== Task instructions ==
Return, unaltered, every line from the beginning of the material below up to and including the one with "outwards, in metres.".

== Stored data ==
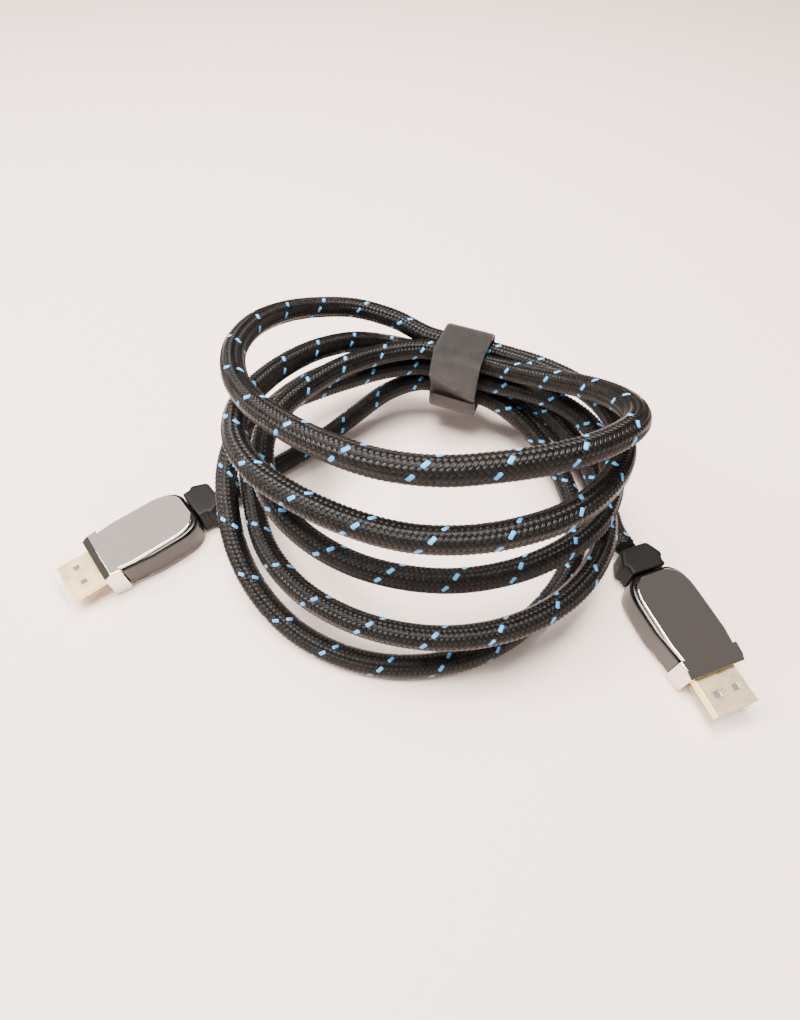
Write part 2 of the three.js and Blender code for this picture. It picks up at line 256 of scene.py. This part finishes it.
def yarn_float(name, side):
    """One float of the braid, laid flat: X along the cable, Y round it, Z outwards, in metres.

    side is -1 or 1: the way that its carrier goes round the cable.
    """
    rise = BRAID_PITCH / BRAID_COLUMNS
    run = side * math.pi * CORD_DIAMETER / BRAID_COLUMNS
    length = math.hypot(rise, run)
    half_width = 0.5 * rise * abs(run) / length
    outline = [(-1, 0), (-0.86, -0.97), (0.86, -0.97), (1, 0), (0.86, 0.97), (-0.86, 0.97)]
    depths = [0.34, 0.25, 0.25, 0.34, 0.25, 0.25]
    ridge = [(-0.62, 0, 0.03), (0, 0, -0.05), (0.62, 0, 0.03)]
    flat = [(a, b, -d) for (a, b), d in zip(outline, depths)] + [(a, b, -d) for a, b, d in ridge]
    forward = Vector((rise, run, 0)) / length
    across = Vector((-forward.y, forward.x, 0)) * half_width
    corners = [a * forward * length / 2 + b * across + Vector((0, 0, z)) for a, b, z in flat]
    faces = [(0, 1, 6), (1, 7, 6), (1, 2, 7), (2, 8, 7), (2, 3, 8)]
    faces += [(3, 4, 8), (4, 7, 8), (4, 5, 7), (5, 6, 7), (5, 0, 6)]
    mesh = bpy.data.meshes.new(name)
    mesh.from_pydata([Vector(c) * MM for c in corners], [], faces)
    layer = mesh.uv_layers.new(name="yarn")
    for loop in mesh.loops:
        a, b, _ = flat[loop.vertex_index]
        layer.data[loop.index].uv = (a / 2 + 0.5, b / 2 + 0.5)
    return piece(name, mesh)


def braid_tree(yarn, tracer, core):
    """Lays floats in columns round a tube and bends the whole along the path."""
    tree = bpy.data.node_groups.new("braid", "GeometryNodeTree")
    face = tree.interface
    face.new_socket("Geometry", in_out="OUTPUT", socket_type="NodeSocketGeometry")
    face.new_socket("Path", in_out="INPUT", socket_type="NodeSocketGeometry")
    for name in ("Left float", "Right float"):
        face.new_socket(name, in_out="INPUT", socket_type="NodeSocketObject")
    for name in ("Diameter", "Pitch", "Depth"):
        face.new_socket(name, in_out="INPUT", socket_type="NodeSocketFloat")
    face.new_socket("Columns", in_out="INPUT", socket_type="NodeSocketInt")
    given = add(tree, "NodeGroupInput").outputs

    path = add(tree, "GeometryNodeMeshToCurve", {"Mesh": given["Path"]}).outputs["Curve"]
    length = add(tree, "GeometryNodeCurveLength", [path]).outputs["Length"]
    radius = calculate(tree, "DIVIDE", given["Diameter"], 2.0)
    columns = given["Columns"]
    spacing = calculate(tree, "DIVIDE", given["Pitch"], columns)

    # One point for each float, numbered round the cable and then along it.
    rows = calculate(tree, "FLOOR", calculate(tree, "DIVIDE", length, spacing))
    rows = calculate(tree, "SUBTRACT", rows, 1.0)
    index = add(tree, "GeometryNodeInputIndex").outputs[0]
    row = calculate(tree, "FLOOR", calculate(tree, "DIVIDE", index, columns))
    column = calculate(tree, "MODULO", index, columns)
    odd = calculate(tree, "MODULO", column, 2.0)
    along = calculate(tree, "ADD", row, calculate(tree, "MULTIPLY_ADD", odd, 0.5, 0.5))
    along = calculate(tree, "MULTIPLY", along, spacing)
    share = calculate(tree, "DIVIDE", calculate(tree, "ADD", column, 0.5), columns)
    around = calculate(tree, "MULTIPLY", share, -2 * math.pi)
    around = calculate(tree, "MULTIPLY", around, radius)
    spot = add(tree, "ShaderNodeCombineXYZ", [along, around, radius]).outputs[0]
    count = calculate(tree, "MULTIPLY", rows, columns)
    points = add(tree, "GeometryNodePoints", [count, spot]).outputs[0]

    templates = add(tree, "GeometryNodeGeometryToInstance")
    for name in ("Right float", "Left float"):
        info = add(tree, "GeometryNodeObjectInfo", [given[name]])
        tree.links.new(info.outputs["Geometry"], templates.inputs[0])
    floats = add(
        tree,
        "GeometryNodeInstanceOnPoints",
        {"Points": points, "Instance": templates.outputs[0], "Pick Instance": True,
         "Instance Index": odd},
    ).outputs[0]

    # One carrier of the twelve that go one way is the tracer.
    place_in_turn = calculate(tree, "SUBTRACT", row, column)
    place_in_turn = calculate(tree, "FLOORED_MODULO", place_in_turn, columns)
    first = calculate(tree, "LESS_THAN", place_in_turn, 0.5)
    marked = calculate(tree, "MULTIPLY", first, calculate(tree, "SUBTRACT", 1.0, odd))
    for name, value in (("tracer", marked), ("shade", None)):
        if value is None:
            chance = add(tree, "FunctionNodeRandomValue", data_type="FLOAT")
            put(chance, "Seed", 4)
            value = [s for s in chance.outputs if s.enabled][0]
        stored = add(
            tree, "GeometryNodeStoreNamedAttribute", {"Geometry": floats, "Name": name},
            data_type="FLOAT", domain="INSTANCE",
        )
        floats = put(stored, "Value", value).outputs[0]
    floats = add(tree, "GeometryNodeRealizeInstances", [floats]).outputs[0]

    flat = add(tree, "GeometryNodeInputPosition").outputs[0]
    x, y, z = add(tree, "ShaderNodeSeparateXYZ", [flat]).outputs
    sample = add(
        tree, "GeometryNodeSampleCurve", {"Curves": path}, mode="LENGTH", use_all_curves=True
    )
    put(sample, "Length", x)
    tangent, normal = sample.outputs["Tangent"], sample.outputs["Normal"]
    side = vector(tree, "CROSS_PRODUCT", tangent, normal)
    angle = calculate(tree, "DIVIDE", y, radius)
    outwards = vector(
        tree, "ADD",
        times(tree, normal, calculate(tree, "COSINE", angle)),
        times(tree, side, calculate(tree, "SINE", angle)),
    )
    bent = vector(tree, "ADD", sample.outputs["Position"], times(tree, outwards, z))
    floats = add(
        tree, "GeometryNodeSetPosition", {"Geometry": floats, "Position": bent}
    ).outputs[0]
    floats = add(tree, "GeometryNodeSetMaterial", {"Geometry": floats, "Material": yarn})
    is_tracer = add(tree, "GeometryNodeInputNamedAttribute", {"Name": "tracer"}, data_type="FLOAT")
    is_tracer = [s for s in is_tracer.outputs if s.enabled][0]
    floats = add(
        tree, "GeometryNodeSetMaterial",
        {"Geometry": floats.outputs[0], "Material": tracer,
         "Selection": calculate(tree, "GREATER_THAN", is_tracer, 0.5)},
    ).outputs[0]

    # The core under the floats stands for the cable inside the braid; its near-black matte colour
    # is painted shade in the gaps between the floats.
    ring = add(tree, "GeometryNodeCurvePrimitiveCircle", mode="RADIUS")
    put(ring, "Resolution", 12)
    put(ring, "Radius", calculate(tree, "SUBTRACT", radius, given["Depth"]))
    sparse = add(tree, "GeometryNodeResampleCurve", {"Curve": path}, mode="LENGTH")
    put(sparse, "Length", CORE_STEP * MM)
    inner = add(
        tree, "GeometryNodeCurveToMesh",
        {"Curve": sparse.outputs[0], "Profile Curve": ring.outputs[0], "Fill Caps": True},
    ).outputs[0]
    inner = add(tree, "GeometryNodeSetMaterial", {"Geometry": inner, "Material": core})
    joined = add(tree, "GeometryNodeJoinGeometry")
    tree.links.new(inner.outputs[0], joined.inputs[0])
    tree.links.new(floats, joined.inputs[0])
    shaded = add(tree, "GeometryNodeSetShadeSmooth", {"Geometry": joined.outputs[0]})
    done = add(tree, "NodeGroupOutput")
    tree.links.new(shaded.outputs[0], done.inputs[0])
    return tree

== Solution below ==
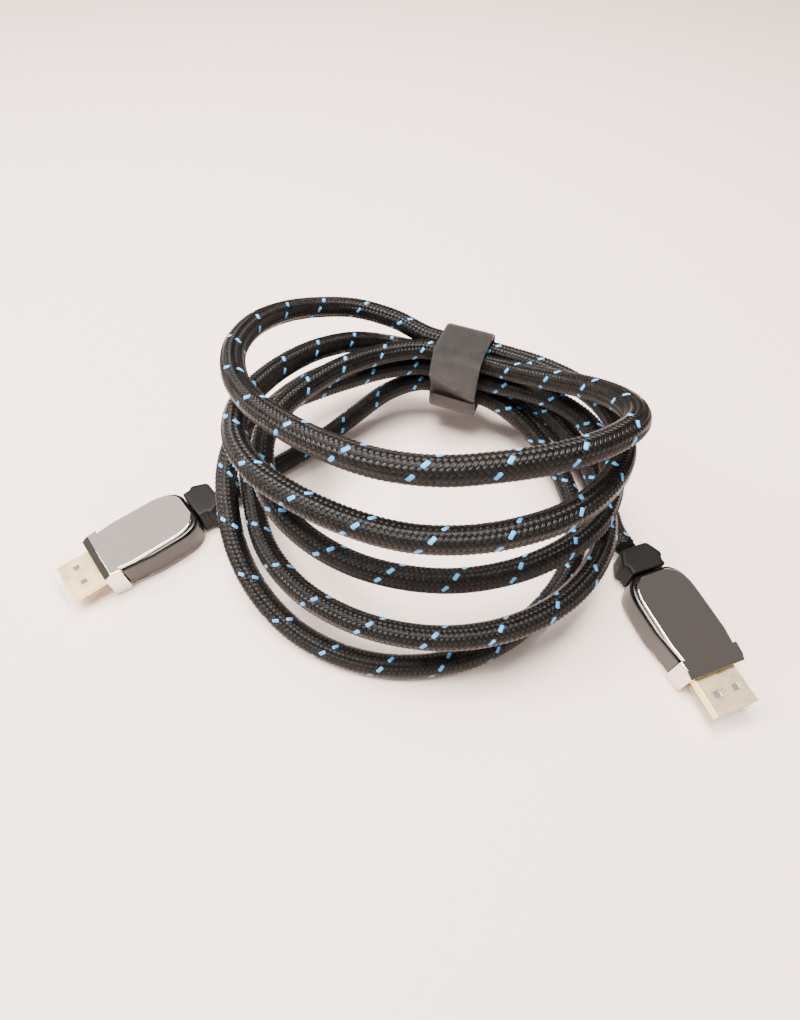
Write part 2 of the three.js and Blender code for this picture. It picks up at line 256 of scene.py. This part finishes it.
def yarn_float(name, side):
    """One float of the braid, laid flat: X along the cable, Y round it, Z outwards, in metres.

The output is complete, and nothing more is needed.